Those words arguably met the faculty letter’s demand to publicly acknowledge anti-Black racism at Princeton. But the same language was then cited by the Trump administration as justification for a Department of Education probe into whether the university has violated federal law.
Read: The cost of balancing racism and academia
The Civil Rights Act of 1964 declares that at institutions that receive federal funds, no person shall be subject to discrimination or denied the benefits of any activity on the basis of race.
Princeton administrators have long affirmed that their institution is complying with those requirements. Given Eisgruber’s claims that racism persists at Princeton, that racist assumptions are embedded in its structures, and that systemic racism there damages the lives of Black people, the Department of Education says it wants to know if the university has been lying.
The government’s letter concludes with intrusive demands to interview Princeton employees under oath and generate sensitive documents, including a list of each Princetonian who has been discriminated against on the basis of race since 2015, as well as records related to Eisgruber’s claims about “systemic” or “embedded” racism.

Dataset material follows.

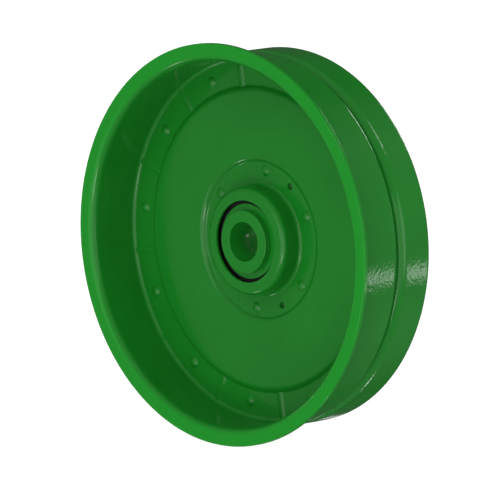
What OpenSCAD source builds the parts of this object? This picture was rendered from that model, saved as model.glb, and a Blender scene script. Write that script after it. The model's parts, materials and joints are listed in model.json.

The investigation is absurd. Princeton is highly sought after by Black applicants. In admissions it uses the race of minority applicants, who are admitted at higher rates, as a “plus” to achieve greater diversity in a way that very likely benefits Black applicants. It spends lavishly on “inclusion” efforts, holds events to celebrate (and name a building after) Black alumni, and dedicates resources to recruiting and hiring Black faculty and staff. No reasonable person deciding where federal officials should look for anti-Black civil-rights violations would probe the Ivy League University. But trolls waging a culture war against critical race theory might.
As far as I can tell, the strategy is to force Princeton to either admit to serious anti-Black discrimination, risking devastating financial penalties, or else mount an affirmative case that the institution is not guilty of “systemic” anti-Black discrimination, exposing the racism claims of many administrators, faculty, and students as hyperbole. In its absurdity, then, the probe exposes the performative nature of some anti-racist rhetoric at Princeton and other elite universities.
Defenders of the investigation see it that way too. In City Journal, Seth Barron characterized it as a maneuver that could neutralize the systemic-racism narrative. “If racism is institutionally embedded somewhere, the United States has a juggernaut of laws, courts, investigators, and prosecutors that can tear the offending institution into shreds and pulverize its racism,” he wrote. “So bring out your systemic racism, Princeton—let’s see it. Because if it isn’t documented or identifiable somewhere, or if it lurks below the level of consciousness as implicit bias, then it’s like phlogiston or aether, and just a form of juju or magical thinking.”